Concepts

This section roughly explains how chat and search implementations work in those particular aspects understanding will allow better use and configuration of the services.

How search works#

Search begins with your catalogs. Products and pages are indexed, fields are declared for filters/facets, and text content is embedded with the chosen OpenAI embeddings model so it can be stored in the vector index.

When a query arrives, a configuration is selected (either by API parameter or by UI configuration). That configuration defines the search mode (semantic, fulltext, hybrid, etc), optional catalog inference (product vs pages), and any filters or facets to apply.

The engine runs a semantic vector search (and perhaps also a fulltext search) to collect candidates, see Search Mode. Relevance pruning happens next: clustering can drop low-score clusters and a relevancy threshold can exclude or mark weak hits.

Finally, post-processing plugins (such as redirects or variant un-grouping) run in order, and the service returns ordered results plus facets/metrics.

References:

how chat works#

Chat reuses the search pipeline to ground answers in your catalog. Each user question can be contextualized with chat memory (when enabled) so follow-up questions are rewritten before search.

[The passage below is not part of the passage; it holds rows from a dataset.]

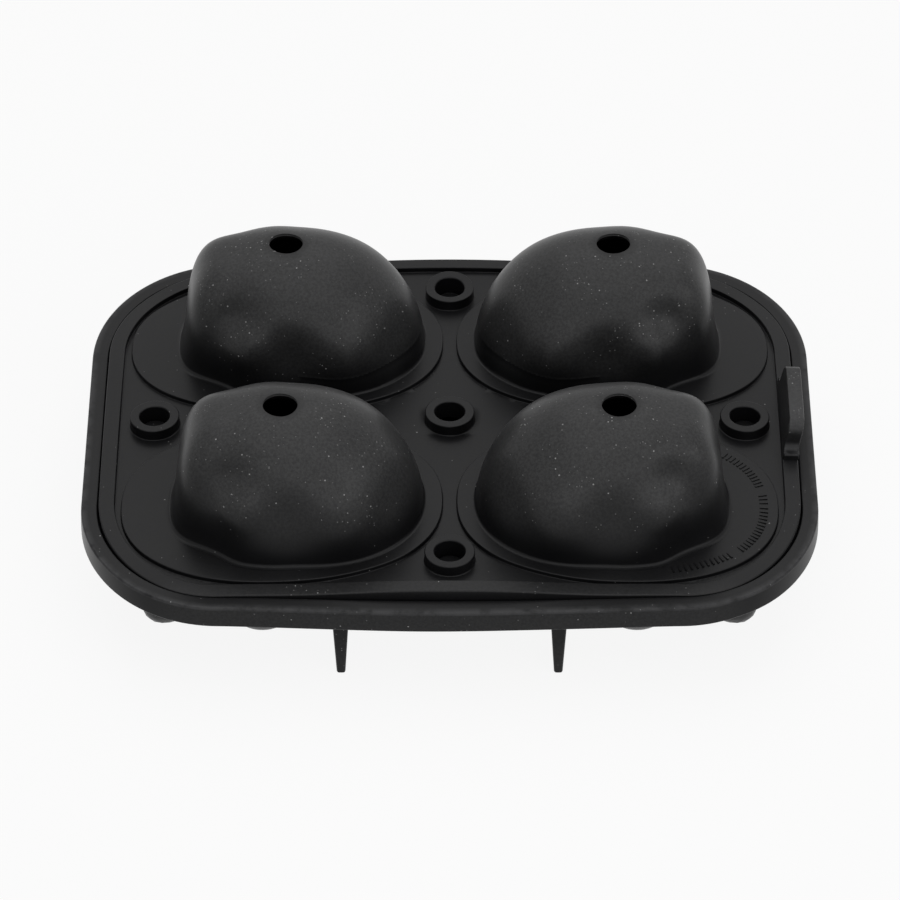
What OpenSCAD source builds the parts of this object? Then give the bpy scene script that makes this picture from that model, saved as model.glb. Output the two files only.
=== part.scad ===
// Two-piece silicone mould for four large skull-shaped ice pieces.
// The tray holds the face halves and stands on four ribs. The lid nests in the tray's rim,
// holds the back-of-head halves, and is filled through one hole in the top of each dome.
// Millimetres. +X is to the right, +Y is to the back, and +Z is up from the feet.

/* [Tray] */
// Width of the tray, left to right
tray_w = 181.6; // [180:0.2:200]
// Depth of the tray at the middle of its long sides
tray_d = 138.8; // [137:0.2:160]
// How far the long sides bow out in their middle
side_bow = 1.4; // [0:0.1:3]
// Radius of the tray's corners along its long sides
corner_w = 35; // [24:1:37]
// Radius of the tray's corners along its short sides
corner_d = 39; // [24:0.5:41]
// Width of the rim round the tray
rim_w = 4.2; // [3:0.1:4.6]
// Height of the rim's outer wall
rim_h = 5.9; // [4.8:0.1:10]
// Depth of the seat inside the rim
seat_depth = 2.2; // [1:0.1:2.4]
// Thickness of the tray's floor
floor_t = 2.2; // [1.6:0.1:4]
// Height of the tray's floor above the surface it stands on
stand_h = 24.6; // [23.5:0.1:34]

/* [Standing ribs] */
// Distance of each rib from the middle, left and right
rib_x = 26.6; // [20:0.2:32]
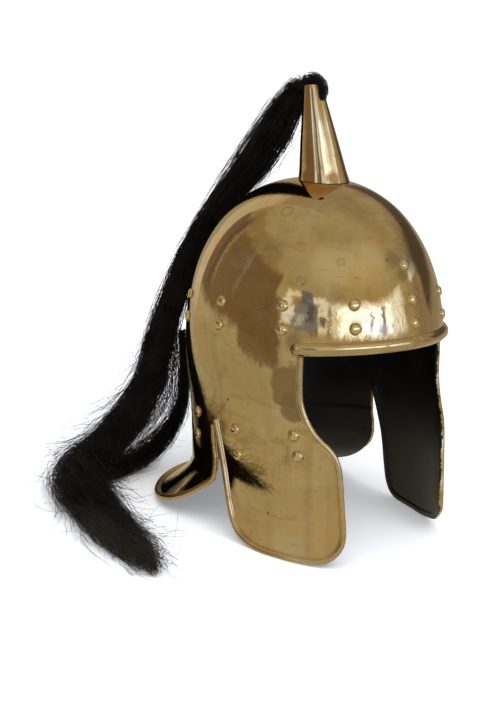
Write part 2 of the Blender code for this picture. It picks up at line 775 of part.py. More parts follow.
def lock_stations(places, index, share):
    """One lock of the bundle, offset from its middle and twisting slowly."""
    made = []
    count = max(6, round(len(places) * share))
    phase = math.tau * index / (PLUME_LOCKS - 1)
    for spot in range(count):
        point, width = places[spot]
        before = places[max(spot - 1, 0)][0]
        after = places[min(spot + 1, len(places) - 1)][0]
        along = (after - before).normalized()
        side = along.cross(Vector((0.0, 0.0, 1.0)))
        if side.length < 0.3:
            side = Vector((0.83, 0.55, 0.0))
        side.normalize()
        rise = side.cross(along).normalized()
        flat = smooth((spot - PLUME_FLOOR_FROM + 3) / 4.0)
        spread = 0.0 if index == 0 else width * 0.50
        turn = phase + 0.10 * spot
        offset = side * math.cos(turn) * spread * (1.0 + 0.25 * flat)
        offset += rise * math.sin(turn) * spread * (1.0 - 0.65 * flat)
        taper = 1.0 - smooth((spot - count + 5) / 5.0) * 0.62
        radius = width * LOCK_SHARE * taper
        tall = radius * (1.0 - 0.28 * flat)
        centre = point + offset
        centre.z = max(centre.z, tall + SEAT)
        made.append((centre, radius, tall))
    return made


def join_solids(solids, name):
    """Boolean union of overlapping solids into the first."""
    body = solids[0]
    for index, other in enumerate(solids[1:]):
        union = body.modifiers.new(f"join_{index}", "BOOLEAN")
        union.operation = "UNION"
        union.solver = "EXACT"
        union.object = other
    depsgraph = bpy.context.evaluated_depsgraph_get()
    joined = bpy.data.meshes.new_from_object(body.evaluated_get(depsgraph))
    joined.name = name
    return joined


def plume_mesh(name, mouth, lean, cutters):
    """Locks of hair fused to a round root that stands in the socket."""
    places = plume_places(PLUME_RUN, mouth, mouth + lean * ROOT_RISE)
    solids = []
    root_radius = (SOCKET_TOP - SOCKET_SHEET) * 0.90
    root_low = mouth - lean * ROOT_DEPTH
    root_high = mouth + lean * (ROOT_RISE - 0.001)
    root = tube("root", [(root_low, root_radius, root_radius),
                         (root_high, root_radius, root_radius)], 12)
    solids.append(root)
    ends = (1.0, 0.97, 0.90, 1.0, 0.94, 0.86, 0.98)
    for index in range(PLUME_LOCKS):
        stations = lock_stations(places, index, ends[index % len(ends)])
        solids.append(tube(f"lock_{index}", stations, 7))
    loose = []
    for point, width in plume_places(LOOSE_RUN, mouth):
        point.z = max(point.z, width * 0.8 + SEAT)
        loose.append((point, width, width * 0.8))
    solids.append(tube("loose_lock", loose, 6))
    made = []
    for index, mesh in enumerate(solids):
        piece = bpy.data.objects.new(f"plume_piece_{index}", mesh)
        cutters.objects.link(piece)
        piece.display_type = "WIRE"
        piece.hide_render = True
        made.append(piece)
    return join_solids(made, name), made


def rest_points(pieces):
    """Every corner of the finished pieces, in the frame they are shaped in."""
    depsgraph = bpy.context.evaluated_depsgraph_get()
    points = []
    for piece in pieces:
        shaped = piece.evaluated_get(depsgraph).to_mesh()
        points.extend(vert.co.copy() for vert in shaped.vertices)
    return points


def rest_tilt(points):
    """Angle by which the helmet pitches back before the neck guard meets the table
    that the cheek guards stand on."""
    low, high = 0.0, math.radians(30.0)
    for step in range(40):
        middle = (low + high) / 2
        drop = math.sin(middle)
        keep = math.cos(middle)
        front = min(point.z * keep - point.y * drop for point in points if point.y < 0.0)
        rear = min(point.z * keep - point.y * drop for point in points if point.y >= 0.0)
        if front > rear:
            high = middle
        else:
            low = middle
    return (low + high) / 2


def build():
    for old in list(bpy.data.objects):
        bpy.data.objects.remove(old, do_unlink=True)
    scene = bpy.context.scene
    parts = bpy.data.collections.new("charioteer_helmet")
    cutters = bpy.data.collections.new("construction")
    scene.collection.children.link(parts)
    scene.collection.children.link(cutters)
    cutters.hide_render = True
    brass = material("brass", BRASS, 0.22, 1.0)
    rivet_brass = material("rivet_brass", RIVET_BRASS, 0.25, 1.0)
    horsehair = material("horsehair", HORSEHAIR, 0.55, 0.0)

    sheet, top_holes = shell_mesh()
    shell = add_object("brass_shell", sheet, brass, parts)
    wall = shell.modifiers.new("sheet", "SOLIDIFY")
    wall.thickness = SHEET
    wall.offset = -1.0
    wall.use_even_offset = True
    outside = BVHTree.FromPolygons([vert.co.copy() for vert in sheet.vertices],
                                   [tuple(face.vertices) for face in sheet.polygons])
    pieces = [shell]
    pieces.append(add_object("brow_bead", brow_bead("brow_bead"), brass, parts))
    for side, name in ((-1, "right_cheek_rim"), (1, "left_cheek_rim")):
        pieces.append(add_object(name, cheek_rim(side, name, outside), brass, parts))
    rim = neck_rim("neck_guard_rim", outside)
    pieces.append(add_object("neck_guard_rim", rim, brass, parts))
    pieces.append(add_object("plume_socket", socket_mesh("plume_socket"), brass, parts))
    for name, angle, level in rivet_places():
        pieces.append(add_object(name, rivet_mesh(name, angle, level), rivet_brass, parts))
    for index, (angle, level) in enumerate(top_holes):
        drill = bmesh.new()
        bmesh.ops.create_cone(drill, cap_ends=True, segments=6, radius1=SHANK_HOLE,
                              radius2=SHANK_HOLE, depth=SHEET * 10)
        mesh = bpy.data.meshes.new(f"drill_{index}")
        drill.to_mesh(mesh)
        drill.free()
        cutter = bpy.data.objects.new(f"drill_{index}", mesh)
        cutters.objects.link(cutter)
        cutter.display_type = "WIRE"
        cutter.hide_render = True
        turn = skin_normal(angle, level).to_track_quat("Z", "Y").to_matrix().to_4x4()
        cutter.matrix_world = Matrix.Translation(skin(angle, level)) @ turn
        hole = shell.modifiers.new(f"hole_{index}", "BOOLEAN")
        hole.operation = "DIFFERENCE"
        hole.solver = "EXACT"
        hole.object = cutter

    # onto the table: pitched back until the cheeks and the neck guard both touch it
    tilt = Matrix.Rotation(-rest_tilt(rest_points(pieces[:5])), 4, "X")
    lowest = min((tilt @ point).z for point in rest_points(pieces[:5]))
    place = Matrix.Translation((0.0, 0.0, -lowest)) @ tilt
    foot, lean = socket_axis()
    mouth = place @ (foot + lean * SOCKET_HEIGHT)
    mesh, used = plume_mesh("horsehair_plume", mouth, (tilt @ lean).normalized(), cutters)
    plume = add_object("horsehair_plume", mesh, horsehair, parts)
    for piece in used:
        bpy.data.objects.remove(piece, do_unlink=True)

    # the middle of the whole, on the table, is the origin
    spots = [place @ point for point in rest_points(pieces)]
    spots += rest_points([plume])
    middle = Vector((0.0, 0.0, 0.0))
    for axis in range(2):
        values = [spot[axis] for spot in spots]
        middle[axis] = (min(values) + max(values)) / 2.0
    plume.location = -middle
    stand = bpy.data.objects.new("stand", None)
    cutters.objects.link(stand)
    stand.matrix_world = Matrix.Translation(-middle) @ place
    for piece in pieces:
        piece.parent = stand
    for cutter in cutters.objects:
        if cutter.name.startswith("drill_"):
            cutter.parent = stand


build()
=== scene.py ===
import math
import random
import bmesh
import bpy
import numpy as np
from mathutils import Matrix, Vector, noise
from mathutils.bvhtree import BVHTree
from mathutils.geometry import delaunay_2d_cdt


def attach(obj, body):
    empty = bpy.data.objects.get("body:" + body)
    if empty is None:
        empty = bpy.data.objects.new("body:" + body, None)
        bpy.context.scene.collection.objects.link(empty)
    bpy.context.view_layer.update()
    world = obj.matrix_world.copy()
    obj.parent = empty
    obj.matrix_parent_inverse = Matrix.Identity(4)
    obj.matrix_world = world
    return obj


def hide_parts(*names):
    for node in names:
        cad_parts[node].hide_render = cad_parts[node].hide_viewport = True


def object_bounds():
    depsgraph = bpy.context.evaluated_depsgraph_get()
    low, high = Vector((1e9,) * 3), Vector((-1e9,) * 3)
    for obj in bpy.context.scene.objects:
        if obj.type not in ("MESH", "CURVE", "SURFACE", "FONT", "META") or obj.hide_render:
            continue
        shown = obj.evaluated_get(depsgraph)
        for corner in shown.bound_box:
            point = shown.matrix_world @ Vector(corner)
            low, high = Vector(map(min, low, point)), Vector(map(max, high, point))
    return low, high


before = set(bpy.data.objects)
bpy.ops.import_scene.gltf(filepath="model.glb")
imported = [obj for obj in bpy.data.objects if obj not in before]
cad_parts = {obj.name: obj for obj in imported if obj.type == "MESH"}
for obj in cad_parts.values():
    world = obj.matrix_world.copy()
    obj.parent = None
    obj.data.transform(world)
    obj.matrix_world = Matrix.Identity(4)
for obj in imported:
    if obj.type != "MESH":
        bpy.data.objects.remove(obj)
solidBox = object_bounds()
scene = bpy.context.scene
random.seed(11)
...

The service infers or respects the requested document type (products or pages) using the inference prompt, then executes search with the active configuration, including filters, clustering, and relevancy thresholds. The top N documents are sent to the LLM together with the configured prompt (or pages prompt when the query targets pages), which controls tone, formatting, and how products should be listed. If nothing relevant survives the filters, a relevancy prompt can be used to ask the user for better context instead of hallucinating an answer.

References:

Terminology#

semantic search: Vector similarity search over embedded catalog content to rank results by meaning instead of exact keyword matches. See Search modes
fulltext search: Keyword-based matching with stemming/stop-words that favors documents containing more of the query terms; used alone or to re-rank semantic results in hybrid mode. See Search modes
document: A single indexed record from a catalog (product or page) including its fields, raw text, and stored embeddings. Document contains all the information provided in the catalog, plus a text generated from some fields which is used to create the semantic embedding, see bolow
embedding: Numeric representation of text produced during indexing with the selected OpenAI embeddings model (e.g., OpenAi's text-embedding-3-small or text-embedding-3-large models) and used for semantic similarity scoring. For each document a document text representation is geerated using some relevant-semantic fields and from this text an embedding is stored to run semantic searches.
vector store: The index that holds embeddings for every document so nearest-neighbor semantic queries can be executed quickly.
prompt: The instructions given to the LLM (chat prompt, pages prompt, inference prompt, relevancy prompt) that shape how answers are generated from search results.
clustering: A relevancy filter that groups results by score and returns only the top clusters to remove noise.
LLM: Large language model invoked for catalog inference, optional query contextualization, and final chat answers based on retrieved documents. Example implementations: OpenAI's ChatGpt, Google's gemini, DeepSeek, etc.
back-office or admin-panel: A web application that allows store administrators, create their data catalogs, configure search and chat services and test both in a playground.